MCCARTNEY DIVORCE: MORE STUBBORN STAINS IN PUBLIC

Such is the apparent desire of the McCartneys to fight their divorce in public - and won't the cuttings make a wonderful scrapbook for baby Beatrice to look back on in the years to come? - that we're fully expecting to see them turn up on the Jeremy Kyle show sometime soon.

Today's helping of public slanging: The Daily Mirror reports (via "a source close to" Mills) that:

"She wanted to divorce him...she didn't expect it to happen this quickly."

But if she wanted to divorce him, surely she should be thrilled at the speed of things? "I can't stand you and want out of this marriage... but I'm going to do it very slowly..."

That's a bit puzzling.

Even more puzzling is The Sun's headline on the story today:

Lady Mucca mocka Macca

We know that the editor is away on Rupert Murdoch's world domination planning awayday at the moment and so presumably the paper is a little like Liberty Hall, but even so: that's not a headline.
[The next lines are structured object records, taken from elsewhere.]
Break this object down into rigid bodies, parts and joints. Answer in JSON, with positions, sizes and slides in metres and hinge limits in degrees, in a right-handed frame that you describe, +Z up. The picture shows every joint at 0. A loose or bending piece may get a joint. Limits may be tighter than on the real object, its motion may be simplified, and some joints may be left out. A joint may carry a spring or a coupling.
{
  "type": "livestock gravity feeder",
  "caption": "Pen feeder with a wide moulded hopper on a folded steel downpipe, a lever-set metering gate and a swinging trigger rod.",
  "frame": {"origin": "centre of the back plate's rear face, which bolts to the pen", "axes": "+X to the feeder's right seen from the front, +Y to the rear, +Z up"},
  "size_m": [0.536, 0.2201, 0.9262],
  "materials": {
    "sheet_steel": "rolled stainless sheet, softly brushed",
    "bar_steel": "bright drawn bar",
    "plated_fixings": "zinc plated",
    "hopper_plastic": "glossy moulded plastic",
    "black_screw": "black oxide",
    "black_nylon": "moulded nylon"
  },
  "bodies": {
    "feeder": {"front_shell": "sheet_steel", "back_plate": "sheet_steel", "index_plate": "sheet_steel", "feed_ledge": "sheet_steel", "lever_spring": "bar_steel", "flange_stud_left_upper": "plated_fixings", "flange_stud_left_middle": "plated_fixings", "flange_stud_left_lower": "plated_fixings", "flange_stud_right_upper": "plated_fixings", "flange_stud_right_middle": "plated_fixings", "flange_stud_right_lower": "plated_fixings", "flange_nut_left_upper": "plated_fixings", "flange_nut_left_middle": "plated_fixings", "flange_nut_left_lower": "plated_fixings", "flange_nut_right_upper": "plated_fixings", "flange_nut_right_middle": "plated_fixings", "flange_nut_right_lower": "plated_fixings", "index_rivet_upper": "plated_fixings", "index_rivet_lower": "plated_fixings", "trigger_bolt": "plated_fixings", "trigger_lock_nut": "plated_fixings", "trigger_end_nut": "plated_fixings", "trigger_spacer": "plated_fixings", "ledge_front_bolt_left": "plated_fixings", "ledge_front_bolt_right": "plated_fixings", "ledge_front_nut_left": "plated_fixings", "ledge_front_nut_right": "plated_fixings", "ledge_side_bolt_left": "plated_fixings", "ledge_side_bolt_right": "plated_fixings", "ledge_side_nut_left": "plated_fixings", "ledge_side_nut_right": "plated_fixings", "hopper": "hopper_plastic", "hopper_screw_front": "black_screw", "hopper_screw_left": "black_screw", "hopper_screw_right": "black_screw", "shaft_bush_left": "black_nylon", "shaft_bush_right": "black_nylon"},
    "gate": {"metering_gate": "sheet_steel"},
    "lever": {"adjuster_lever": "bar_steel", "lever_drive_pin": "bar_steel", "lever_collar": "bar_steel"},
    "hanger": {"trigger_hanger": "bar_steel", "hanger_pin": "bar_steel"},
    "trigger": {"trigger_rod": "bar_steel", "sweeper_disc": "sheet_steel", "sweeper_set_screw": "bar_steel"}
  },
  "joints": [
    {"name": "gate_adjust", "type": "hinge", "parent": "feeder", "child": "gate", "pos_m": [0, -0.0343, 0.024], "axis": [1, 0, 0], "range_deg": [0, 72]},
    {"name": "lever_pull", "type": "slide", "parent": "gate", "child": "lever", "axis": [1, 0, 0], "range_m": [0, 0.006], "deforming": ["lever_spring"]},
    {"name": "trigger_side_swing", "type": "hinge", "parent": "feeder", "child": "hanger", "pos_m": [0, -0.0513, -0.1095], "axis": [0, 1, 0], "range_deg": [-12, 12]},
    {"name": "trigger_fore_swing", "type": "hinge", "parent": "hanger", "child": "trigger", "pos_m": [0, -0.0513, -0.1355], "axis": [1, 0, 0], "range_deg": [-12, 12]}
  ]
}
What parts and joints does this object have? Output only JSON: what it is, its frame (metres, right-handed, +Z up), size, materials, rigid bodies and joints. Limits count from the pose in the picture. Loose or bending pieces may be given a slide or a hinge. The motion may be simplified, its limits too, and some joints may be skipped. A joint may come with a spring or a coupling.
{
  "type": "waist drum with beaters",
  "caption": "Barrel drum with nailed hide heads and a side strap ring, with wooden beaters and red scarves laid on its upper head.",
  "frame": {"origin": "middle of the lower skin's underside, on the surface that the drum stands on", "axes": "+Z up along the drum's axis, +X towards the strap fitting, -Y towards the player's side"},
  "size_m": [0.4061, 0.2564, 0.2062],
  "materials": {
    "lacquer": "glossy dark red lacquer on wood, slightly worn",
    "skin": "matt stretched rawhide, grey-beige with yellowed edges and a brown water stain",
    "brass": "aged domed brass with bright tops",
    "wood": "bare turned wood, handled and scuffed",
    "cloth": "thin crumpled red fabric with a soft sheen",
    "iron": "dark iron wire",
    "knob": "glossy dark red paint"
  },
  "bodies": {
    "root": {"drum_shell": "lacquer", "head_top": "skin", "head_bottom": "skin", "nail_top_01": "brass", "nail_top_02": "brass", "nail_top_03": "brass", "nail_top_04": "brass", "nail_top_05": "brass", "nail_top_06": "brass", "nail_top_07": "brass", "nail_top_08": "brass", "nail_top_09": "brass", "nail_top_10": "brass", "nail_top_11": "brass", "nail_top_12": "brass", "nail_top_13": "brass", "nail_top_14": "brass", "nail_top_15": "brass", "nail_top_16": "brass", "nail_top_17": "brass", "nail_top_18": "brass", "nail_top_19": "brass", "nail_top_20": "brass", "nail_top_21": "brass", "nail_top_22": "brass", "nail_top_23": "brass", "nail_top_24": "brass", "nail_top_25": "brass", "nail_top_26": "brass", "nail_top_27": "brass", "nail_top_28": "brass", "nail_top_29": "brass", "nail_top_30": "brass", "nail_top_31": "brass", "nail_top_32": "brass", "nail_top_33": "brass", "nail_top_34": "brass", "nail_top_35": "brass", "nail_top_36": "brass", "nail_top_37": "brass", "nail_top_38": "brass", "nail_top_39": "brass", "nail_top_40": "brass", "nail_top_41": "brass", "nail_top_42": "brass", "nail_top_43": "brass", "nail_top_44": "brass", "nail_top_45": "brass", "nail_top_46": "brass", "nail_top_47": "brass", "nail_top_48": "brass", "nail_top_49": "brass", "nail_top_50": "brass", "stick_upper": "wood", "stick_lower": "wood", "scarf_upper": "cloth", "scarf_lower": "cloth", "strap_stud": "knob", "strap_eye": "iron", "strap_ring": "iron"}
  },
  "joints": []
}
It's just words, although not all of them are actual words. "Mocka" - what, has she thrown coffee over him? Is she ridiculing him in public? Has she put the "mockers" on his plan? Is she building her own cyber McCartney and using the modula-2 compiler MOCKA to program his rudimentary movements?

The story underneath sheds no light on the headline above, although it does pull a suggestion (we think out of thin air) as to why Heather was dragging her heel:

He has also grown to believe she is deliberately dragging out the divorce so she can hold on to her title as Lady McCartney.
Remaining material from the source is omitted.